As for my bet, I have made many moves towards a "bearish China" thesis in my portfolio. The most obvious implications of a Chinese real estate crash would be a commodities crash. In fact, I view a commodities crash as even more likely than the RE crash, because even if China is somehow successful at shifting its economy towards a more consumer based one, one of Premier Wen Jiabao’s primary goals over the next five years. This will still destroy demand for industrial commodities such as copper, silver, and possibly even palladium.
I’m willing to go a step beyond that, however, and suggest that China can’t engineer the so-called "soft landing" that they desire. A recent Fitch Ratings gauge suggests that China faces a 60% chance of a banking crisis within the next few years. While my viewpoints are based more on qualitative research, I’d agree with that assessment.

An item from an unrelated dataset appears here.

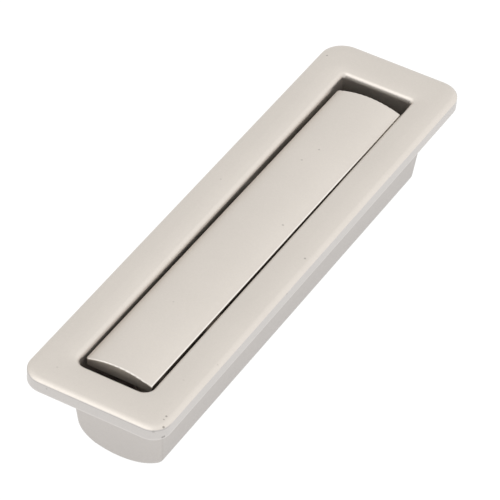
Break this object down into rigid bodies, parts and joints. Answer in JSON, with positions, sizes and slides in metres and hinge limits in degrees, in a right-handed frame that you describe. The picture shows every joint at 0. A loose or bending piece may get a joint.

My main question is not whether there will be major issues associated with China’s building boom; but rather, when those issues will truly begin to manifest themselves in China’s economy. It’s possible that this situation could churn on for a few more years, even all the way up to 2016. The longer it goes on, however, the more devastating a crash will be when it happens.
The other issue is that it's not completely clear that the crash will be deflationary. While one might reason that it would almost have to be deflationary, it’s not actually clear how the PRC would respond. There are, of course, equally and more undesirable outcomes possible, such as hyperinflation. Recent moves suggest that China prefers not to go this route, but only time will tell what happens in a case of stress.
Regardless of the timing issues, I have begun to buy into puts that would profit from a crash within China over the next two years. I am primarily using this as a way to hedge my exposure to U.S. banks and homebuilders. While a China crash would not necessarily harm the U.S. all that much, it would put short-term pressure on all world markets, in all likelihood.